-- Supplied material start --

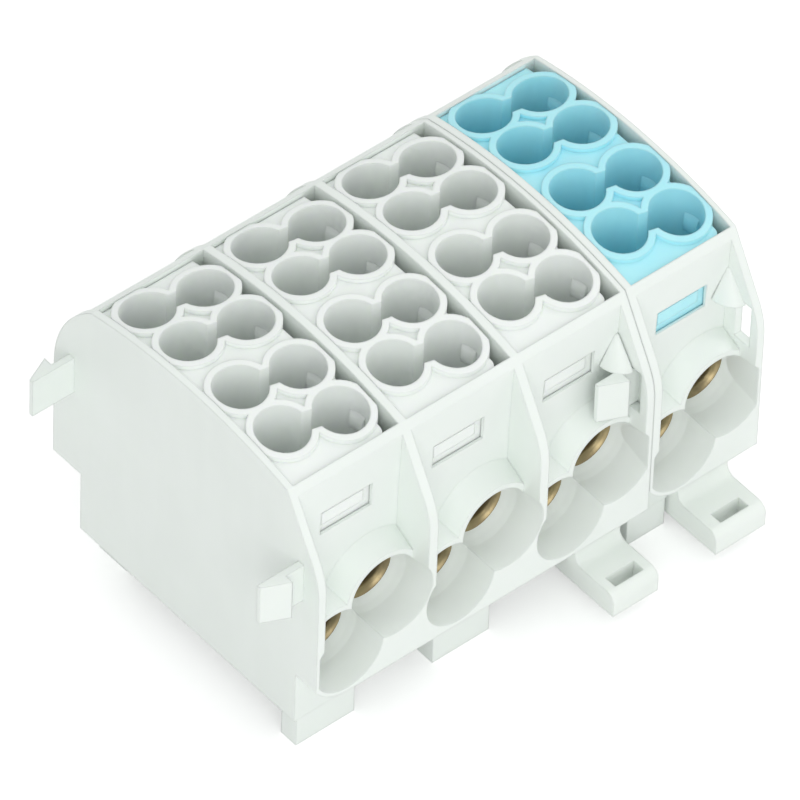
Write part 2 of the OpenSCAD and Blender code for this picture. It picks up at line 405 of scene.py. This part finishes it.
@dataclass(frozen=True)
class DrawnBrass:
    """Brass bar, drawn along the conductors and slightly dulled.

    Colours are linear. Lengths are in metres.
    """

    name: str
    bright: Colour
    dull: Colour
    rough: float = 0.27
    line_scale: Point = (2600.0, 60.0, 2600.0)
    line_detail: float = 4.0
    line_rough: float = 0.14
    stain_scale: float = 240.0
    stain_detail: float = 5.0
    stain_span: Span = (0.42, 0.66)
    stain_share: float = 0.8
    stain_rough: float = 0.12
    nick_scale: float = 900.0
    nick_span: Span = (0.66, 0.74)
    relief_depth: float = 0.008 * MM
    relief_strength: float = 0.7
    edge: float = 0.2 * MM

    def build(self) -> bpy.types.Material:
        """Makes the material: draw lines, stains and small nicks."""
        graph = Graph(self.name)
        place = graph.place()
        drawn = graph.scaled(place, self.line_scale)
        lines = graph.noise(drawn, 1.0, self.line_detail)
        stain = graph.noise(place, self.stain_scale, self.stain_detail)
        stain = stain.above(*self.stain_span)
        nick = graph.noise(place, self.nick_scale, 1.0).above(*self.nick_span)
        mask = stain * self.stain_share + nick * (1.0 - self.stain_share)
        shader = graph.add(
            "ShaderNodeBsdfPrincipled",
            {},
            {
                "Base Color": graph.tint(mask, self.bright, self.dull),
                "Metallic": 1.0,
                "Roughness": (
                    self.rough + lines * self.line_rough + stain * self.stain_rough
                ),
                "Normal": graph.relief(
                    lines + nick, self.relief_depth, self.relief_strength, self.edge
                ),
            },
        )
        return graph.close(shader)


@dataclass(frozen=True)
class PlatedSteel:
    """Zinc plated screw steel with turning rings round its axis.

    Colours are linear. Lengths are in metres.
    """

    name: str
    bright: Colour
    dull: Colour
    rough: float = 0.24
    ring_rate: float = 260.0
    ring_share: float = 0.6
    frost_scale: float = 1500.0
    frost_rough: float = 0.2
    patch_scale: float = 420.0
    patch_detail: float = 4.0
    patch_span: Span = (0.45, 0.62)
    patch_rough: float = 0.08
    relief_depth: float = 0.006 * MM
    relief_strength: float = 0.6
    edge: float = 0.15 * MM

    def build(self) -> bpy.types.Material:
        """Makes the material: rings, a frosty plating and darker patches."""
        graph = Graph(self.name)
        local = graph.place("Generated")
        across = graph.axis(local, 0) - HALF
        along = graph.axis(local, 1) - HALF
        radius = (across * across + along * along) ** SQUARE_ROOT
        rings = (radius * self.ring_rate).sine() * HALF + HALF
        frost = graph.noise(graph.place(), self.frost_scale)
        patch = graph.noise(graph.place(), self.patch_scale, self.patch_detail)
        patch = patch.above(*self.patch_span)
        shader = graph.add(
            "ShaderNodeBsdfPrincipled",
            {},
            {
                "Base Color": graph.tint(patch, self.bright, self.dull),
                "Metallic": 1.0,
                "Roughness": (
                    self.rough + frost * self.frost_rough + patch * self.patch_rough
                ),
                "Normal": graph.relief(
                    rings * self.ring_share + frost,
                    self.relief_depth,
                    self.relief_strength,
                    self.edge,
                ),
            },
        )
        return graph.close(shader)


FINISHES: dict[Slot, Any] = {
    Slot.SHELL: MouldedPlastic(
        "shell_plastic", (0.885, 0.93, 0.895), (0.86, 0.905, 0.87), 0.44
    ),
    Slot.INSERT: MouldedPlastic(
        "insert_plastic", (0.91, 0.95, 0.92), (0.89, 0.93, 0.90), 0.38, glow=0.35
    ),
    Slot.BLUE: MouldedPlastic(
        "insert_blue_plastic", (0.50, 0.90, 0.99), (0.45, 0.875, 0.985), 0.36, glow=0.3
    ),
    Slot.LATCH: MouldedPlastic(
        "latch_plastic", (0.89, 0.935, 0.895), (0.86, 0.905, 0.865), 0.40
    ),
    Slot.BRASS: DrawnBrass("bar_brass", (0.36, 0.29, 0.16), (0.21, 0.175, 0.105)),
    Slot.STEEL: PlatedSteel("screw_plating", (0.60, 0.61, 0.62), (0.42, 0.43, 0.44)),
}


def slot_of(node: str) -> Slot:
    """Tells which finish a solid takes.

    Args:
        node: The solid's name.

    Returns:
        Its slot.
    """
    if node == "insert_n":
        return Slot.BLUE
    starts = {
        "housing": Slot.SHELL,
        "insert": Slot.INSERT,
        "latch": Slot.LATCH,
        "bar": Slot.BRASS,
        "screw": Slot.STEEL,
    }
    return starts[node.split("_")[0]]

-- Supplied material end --

# Stated goal:
Restate the listing in full, word for word.

# Correct answer:
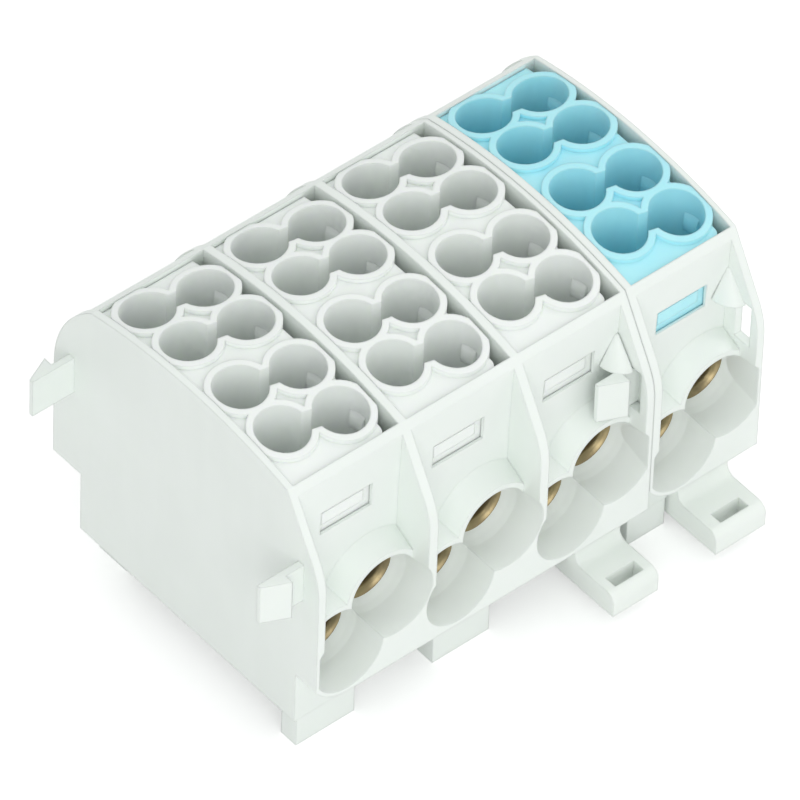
Write part 2 of the OpenSCAD and Blender code for this picture. It picks up at line 405 of scene.py. This part finishes it.
@dataclass(frozen=True)
class DrawnBrass:
    """Brass bar, drawn along the conductors and slightly dulled.

    Colours are linear. Lengths are in metres.
    """

    name: str
    bright: Colour
    dull: Colour
    rough: float = 0.27
    line_scale: Point = (2600.0, 60.0, 2600.0)
    line_detail: float = 4.0
    line_rough: float = 0.14
    stain_scale: float = 240.0
    stain_detail: float = 5.0
    stain_span: Span = (0.42, 0.66)
    stain_share: float = 0.8
    stain_rough: float = 0.12
    nick_scale: float = 900.0
    nick_span: Span = (0.66, 0.74)
    relief_depth: float = 0.008 * MM
    relief_strength: float = 0.7
    edge: float = 0.2 * MM

    def build(self) -> bpy.types.Material:
        """Makes the material: draw lines, stains and small nicks."""
        graph = Graph(self.name)
        place = graph.place()
        drawn = graph.scaled(place, self.line_scale)
        lines = graph.noise(drawn, 1.0, self.line_detail)
        stain = graph.noise(place, self.stain_scale, self.stain_detail)
        stain = stain.above(*self.stain_span)
        nick = graph.noise(place, self.nick_scale, 1.0).above(*self.nick_span)
        mask = stain * self.stain_share + nick * (1.0 - self.stain_share)
        shader = graph.add(
            "ShaderNodeBsdfPrincipled",
            {},
            {
                "Base Color": graph.tint(mask, self.bright, self.dull),
                "Metallic": 1.0,
                "Roughness": (
                    self.rough + lines * self.line_rough + stain * self.stain_rough
                ),
                "Normal": graph.relief(
                    lines + nick, self.relief_depth, self.relief_strength, self.edge
                ),
            },
        )
        return graph.close(shader)


@dataclass(frozen=True)
class PlatedSteel:
    """Zinc plated screw steel with turning rings round its axis.

    Colours are linear. Lengths are in metres.
    """

    name: str
    bright: Colour
    dull: Colour
    rough: float = 0.24
    ring_rate: float = 260.0
    ring_share: float = 0.6
    frost_scale: float = 1500.0
    frost_rough: float = 0.2
    patch_scale: float = 420.0
    patch_detail: float = 4.0
    patch_span: Span = (0.45, 0.62)
    patch_rough: float = 0.08
    relief_depth: float = 0.006 * MM
    relief_strength: float = 0.6
    edge: float = 0.15 * MM

    def build(self) -> bpy.types.Material:
        """Makes the material: rings, a frosty plating and darker patches."""
        graph = Graph(self.name)
        local = graph.place("Generated")
        across = graph.axis(local, 0) - HALF
        along = graph.axis(local, 1) - HALF
        radius = (across * across + along * along) ** SQUARE_ROOT
        rings = (radius * self.ring_rate).sine() * HALF + HALF
        frost = graph.noise(graph.place(), self.frost_scale)
        patch = graph.noise(graph.place(), self.patch_scale, self.patch_detail)
        patch = patch.above(*self.patch_span)
        shader = graph.add(
            "ShaderNodeBsdfPrincipled",
            {},
            {
                "Base Color": graph.tint(patch, self.bright, self.dull),
                "Metallic": 1.0,
                "Roughness": (
                    self.rough + frost * self.frost_rough + patch * self.patch_rough
                ),
                "Normal": graph.relief(
                    rings * self.ring_share + frost,
                    self.relief_depth,
                    self.relief_strength,
                    self.edge,
                ),
            },
        )
        return graph.close(shader)


FINISHES: dict[Slot, Any] = {
    Slot.SHELL: MouldedPlastic(
        "shell_plastic", (0.885, 0.93, 0.895), (0.86, 0.905, 0.87), 0.44
    ),
    Slot.INSERT: MouldedPlastic(
        "insert_plastic", (0.91, 0.95, 0.92), (0.89, 0.93, 0.90), 0.38, glow=0.35
    ),
    Slot.BLUE: MouldedPlastic(
        "insert_blue_plastic", (0.50, 0.90, 0.99), (0.45, 0.875, 0.985), 0.36, glow=0.3
    ),
    Slot.LATCH: MouldedPlastic(
        "latch_plastic", (0.89, 0.935, 0.895), (0.86, 0.905, 0.865), 0.40
    ),
    Slot.BRASS: DrawnBrass("bar_brass", (0.36, 0.29, 0.16), (0.21, 0.175, 0.105)),
    Slot.STEEL: PlatedSteel("screw_plating", (0.60, 0.61, 0.62), (0.42, 0.43, 0.44)),
}


def slot_of(node: str) -> Slot:
    """Tells which finish a solid takes.

    Args:
        node: The solid's name.

    Returns:
        Its slot.
    """
    if node == "insert_n":
        return Slot.BLUE
    starts = {
        "housing": Slot.SHELL,
        "insert": Slot.INSERT,
        "latch": Slot.LATCH,
        "bar": Slot.BRASS,
        "screw": Slot.STEEL,
    }
    return starts[node.split("_")[0]]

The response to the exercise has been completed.